Il semble que rien ne puisse accroître l’étrange effet de ces pages empreintes, à la fois, de la douceur du sentiment paternel et de l’âpreté d’une conviction absolue qui transporte sa logique dans l’histoire ; et pourtant, les circonstances où elles furent écrites ajoutent à leur bizarrerie quelque chose de sombre. L’auteur alors était proscrit, emprisonné au Luxembourg, d’où il ne sortit que pour aller à l’échafaud, avec Despréménil et Chapelier, ses collègues à l’assemblée constituante, et Malesherbes, le défenseur de Louis XVI[3]. Il avait vu la puissance révolutionnaire, s’égarant et se dépravant par la longueur de la lutte, tomber, de classe en classe, jusqu’à la plus nombreuse, la moins éclairée et la plus violente dans ses passions politiques ; il avait vu trois générations d’hommes de parti régner et périr l’une après l’autre ; lui-même était arrêté comme ennemi de la cause du peuple, et sa foi dans l’œuvre de 1789 et dans l’avenir de la liberté n’était pas diminuée.

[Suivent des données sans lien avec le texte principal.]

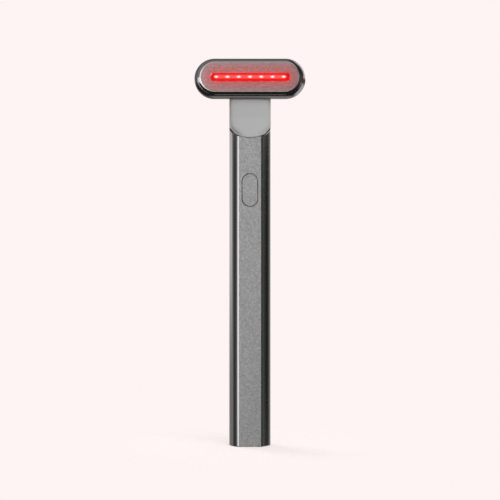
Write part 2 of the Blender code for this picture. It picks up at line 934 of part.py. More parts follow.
def chassis():
    """A half-round tray with bulkheads at the battery's ends and bosses for the main board."""
    foot = charge_board_bottom
    top = main_board_top + gap
    outer = handle_outline(bore_inset)
    inner = handle_outline(bore_inset + chassis_wall)
    tray = prism("chassis", [outer, inner], foot, top, None, black_plastic)
    levels = (battery_foot_height - gap - chassis_rib, battery_top + gap)
    for index, level in enumerate(levels):
        join(tray, prism(f"chassis_bulkhead_{index}", [outer], level, level + chassis_rib))
    boss_back = -(handle_radius - bore_inset - chassis_wall / 2)
    for index, height in enumerate(board_screw_heights()):
        boss = rod(
            f"chassis_boss_{index}",
            boss_radius,
            in_front(board_back - gap, height),
            in_front(boss_back, height),
            steps=small_steps,
        )
        join(tray, boss)
    for index, height in enumerate(board_screw_heights()):
        bore = rod(
            f"chassis_screw_bore_{index}",
            board_screw_radius + gap,
            in_front(board_front - board_screw_length, height),
            in_front(board_front, height),
            steps=small_steps,
        )
        cut(tray, bore)
    front = block(
        "chassis_front_cutter",
        (-handle_radius, -handle_radius, foot - overrun),
        (handle_radius, -chassis_front_depth, top + overrun),
    )
    cut(tray, front)


def battery():
    """The cell on the chassis, and the foam pad that presses it there."""
    foot = in_front(-battery_behind, battery_foot_height)
    rod("battery_cell", battery_radius, foot, in_front(-battery_behind, battery_top), battery_wrap)
    pad_back = battery_radius - battery_behind + gap
    middle = (battery_foot_height + battery_top) / 2
    block(
        "battery_pad",
        in_front(pad_back + battery_pad_thickness, middle - battery_pad_length / 2, -battery_pad_half_width),
        in_front(pad_back, middle + battery_pad_length / 2, battery_pad_half_width),
        grey_foam,
    )


def battery_leads():
    """Two leads from the cell's upper end, over the bulkhead, to the main board's foot."""
    depth = chassis_front_depth + lead_radius + gap
    level = battery_top + gap
    for side, name, coat in ((-1, "battery_lead_minus", black_wire), (1, "battery_lead_plus", red_wire)):
        across = side * lead_spacing / 2
        start = in_front(depth, level, across)
        middle = in_front(depth, level + chassis_rib, across)
        end = in_front((board_front + board_back) / 2, main_board_bottom - gap - lead_radius / 2, across)
        wire(name, [start, middle, end], lead_radius, coat)


def upper_harness():
    """The wires that turn with the head: up the hollow post and the neck to the lamp board."""
    start = along_axis(-post_below_seam)
    in_post = along_axis(-post_below_seam / 2)
    post_end = along_axis(post_in_neck - wire_radius)
    in_channel = in_front(wire_channel_depth, underside(wire_channel_depth))
    in_head = in_channel + Vector((0, 0, head_wall + wire_radius))
    plug_height = plate_height - led_board_half_height / 2
    before_end = in_front(led_board_back - gap - harness_end_straight, plug_height)
    end = in_front(led_board_back - gap, plug_height)
    route = [start, in_post, post_end, in_channel, in_head, before_end, end]
    wire("upper_harness", route, wire_radius, black_wire)


def lower_harness():
    """The wires that stay with the handle: from the main board's plug to the foot of the post."""
    depth = board_front + gap + wire_radius
    beside_screw = board_screw_head_radius + gap + wire_radius
    start = in_front(depth, connector_top() + gap, beside_screw)
    at_board_top = in_front(depth, main_board_top, beside_screw)
    bend = along_axis(-post_below_seam - harness_bend_drop)
    end = along_axis(-post_below_seam - gap)
    wire("lower_harness", [start, at_board_top, bend, end], wire_radius, black_wire)


def charging_end():
    """The end cap, the charging socket in it and the small board that carries the socket."""
    cap = prism("end_cap", [handle_outline(bore_inset)], 0, end_cap_height, None, black_plastic)
    port_hole = prism(
        "port_hole",
        [stadium(port_half_width + gap, port_half_thickness + gap)],
        -overrun,
        end_cap_height + overrun,
    )
    cut(cap, port_hole)
    outer = stadium(port_half_width, port_half_thickness)
    inner = stadium(port_half_width - port_wall, port_half_thickness - port_wall)
    top = port_recess + port_depth
    socket = prism("usb_c_socket", [outer], port_recess, top, None, bright_steel)
    hollow = prism("port_hollow", [inner], -overrun, top - port_wall)
    tongue = block(
        "port_tongue",
        (-port_tongue_half_width, -port_tongue_half_thickness, top - port_wall - port_tongue_length),
        (port_tongue_half_width, port_tongue_half_thickness, top - port_wall / 2),
    )
    cut(socket, hollow)
    join(socket, tongue)
    block(
        "charge_board",
        in_front(charge_board_front, charge_board_bottom, -board_half_width),
        in_front(charge_board_front - board_thickness, charge_board_top, board_half_width),
        green_board,
    )


def joint_empty(name, place, names):
    """An empty on a joint's axis that carries the pieces which move with it."""
    empty = bpy.data.objects.new(name, None)
    empty.matrix_world = place
    parts.objects.link(empty)
    for piece_name in names:
        piece = bpy.data.objects[piece_name]
        piece.parent = empty
        piece.matrix_parent_inverse = place.inverted()
    return empty


handle_tube()
swivel_socket()
swivel_washer()
wave_washer()
retaining_ring()
pivot_post()
neck()
neck_screws()
head_housing()
treatment_plate()
light_window()
leds()
led_board()
heater_films()
plate_contact_pin()
motor()
eccentric_weight()
front_button()
switch()
main_board()
board_screws()
harness_connector()
chassis()
battery()
battery_leads()
upper_harness()
lower_harness()
charging_end()

led_names = [f"red_led_{index + 1}" for index in range(led_count)]
rotor_names = ["motor_shaft", "eccentric_weight"]
head_names = ["neck", "neck_screw_left", "neck_screw_right", "pivot_post", "retaining_ring", "head_housing"]
head_names += ["treatment_plate", "light_window", "led_board", "heater_film_upper", "heater_film_lower"]
head_names += ["plate_contact_pin", "motor_can", "motor_sleeve", "upper_harness"]
swivel_axis = joint_empty("swivel_axis", seam_frame, head_names + led_names)
motor_axis = joint_empty("motor_axis", Matrix.Translation(motor_end), rotor_names)
motor_axis.parent = swivel_axis
motor_axis.matrix_parent_inverse = seam_frame.inverted()
joint_empty("button_axis", Matrix.Translation(in_front(facet_distance, button_height)), ["front_button"])
joint_empty("plunger_axis", Matrix.Translation(in_front(flange_back, button_height)), ["switch_plunger"])
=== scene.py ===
"""Looks of the red light therapy wand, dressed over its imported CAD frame."""

import json
from math import atan2, copysign, cos, exp, pi, radians, sin, sqrt, tan

import bmesh
import bpy
from mathutils import Matrix, Vector


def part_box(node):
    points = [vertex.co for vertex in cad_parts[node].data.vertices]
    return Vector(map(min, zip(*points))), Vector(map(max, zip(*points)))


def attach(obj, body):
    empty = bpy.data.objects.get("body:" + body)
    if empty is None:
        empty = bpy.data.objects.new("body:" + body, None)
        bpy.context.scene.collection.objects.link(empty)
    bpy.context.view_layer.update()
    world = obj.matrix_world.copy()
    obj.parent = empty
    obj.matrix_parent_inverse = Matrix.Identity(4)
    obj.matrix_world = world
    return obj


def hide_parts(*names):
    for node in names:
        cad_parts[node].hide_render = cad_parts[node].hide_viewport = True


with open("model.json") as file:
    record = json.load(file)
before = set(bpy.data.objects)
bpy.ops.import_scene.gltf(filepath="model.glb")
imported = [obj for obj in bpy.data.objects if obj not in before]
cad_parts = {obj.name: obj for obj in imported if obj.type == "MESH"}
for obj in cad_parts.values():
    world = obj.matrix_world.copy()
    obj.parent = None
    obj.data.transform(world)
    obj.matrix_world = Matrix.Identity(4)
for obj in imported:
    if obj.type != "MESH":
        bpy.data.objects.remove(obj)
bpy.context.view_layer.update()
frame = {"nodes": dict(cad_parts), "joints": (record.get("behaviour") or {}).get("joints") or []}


# The view: a portrait lens at the height of the wand's middle looks level at its front. The picture is
# 200 mm wide in the plane of the handle's axis, which is what 0.4 mm a pixel comes to at 500 pixels.
view_width = 0.2
view_distance = 0.596
view_height = 0.0779
sensor_width = 36

scene = bpy.context.scene


def add_object(name, data):
    """Puts a new object with this data into the scene."""
    made = bpy.data.objects.new(name, data)
    scene.collection.objects.link(made)
    return made


camera_data = bpy.data.cameras.new("portrait_lens")
camera_data.sensor_width = sensor_width
camera_data.lens = sensor_width * view_distance / view_width
camera = add_object("camera", camera_data)
camera.location = (0, -view_distance, view_height)
camera.rotation_euler = (radians(90), 0, 0)
scene.camera = camera
scene.view_settings.view_transform = "Standard"


# The studio: a very pale rose surround that the camera sees as it is. Shiny metal also sees a tall softbox at
# the front left, black cloth at its far side and at the right, and the cards below, which draw its edges.
surround_colour = "FEF4F3"
side_fill = 0.34
front_fill = 0.5
softbox_level = 3
front_level = 1.4
# Degrees to the right of the camera's side, and how bright the surround is there, level with the wand.
levels_around = [
    (-180, 1), (-150, 1), (-138, 1.15), (-125, 1.5), (-114, 0.62), (-105, 0.2), (-96, 0.1), (-88, 0.12),
    (-79, 0.35), (-71, 1.3), (-62, 2), (-38, 2.2), (-28, softbox_level), (-12, softbox_level),
    (-5, front_level), (3, front_level), (8, 0.14), (60, 0.14), (78, 0.2), (88, 0.11), (104, 0.04),
    (114, 0.05), (125, 0.16), (138, 0.36), (150, 0.7), (164, 1.1), (180, 1),
]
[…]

On ne peut se défendre d’une émotion triste et pieuse quand on lit, en se recueillant et en faisant abstraction de l’absurdité des vues historiques, ce testament de mort de l’un des pères de la révolution française, ce témoignage d’adhésion inébranlable donné par lui à la révolution, au pied de l’échafaud, et sur le point d’y monter parce qu’elle le veut[4].


Augustin Thierry
  1. Ibid., pag. 129-131.
  2. Ibid., pag. 344
  3. 5 floréal an II, 22 avril 1794.
  4. « Mon malheureux père les composait (ces deux résumés) pour mon instruction dans la prison du Luxembourg, sous les yeux du citoyen François de Neufchâteau, dont il partageait la chambre, escalier de la liberté. Il s’attendait à la mort, qui était due à son innocence, et la précipitation avec laquelle il écrivait ne lui permit pas d’apercevoir, ou du moins d’effacer, quelques fautes de langage. » (Abrégé des révolutions de l’ancien gouvernement français, discours préliminaire de G.-T.-A. Thouret, pag. 9.)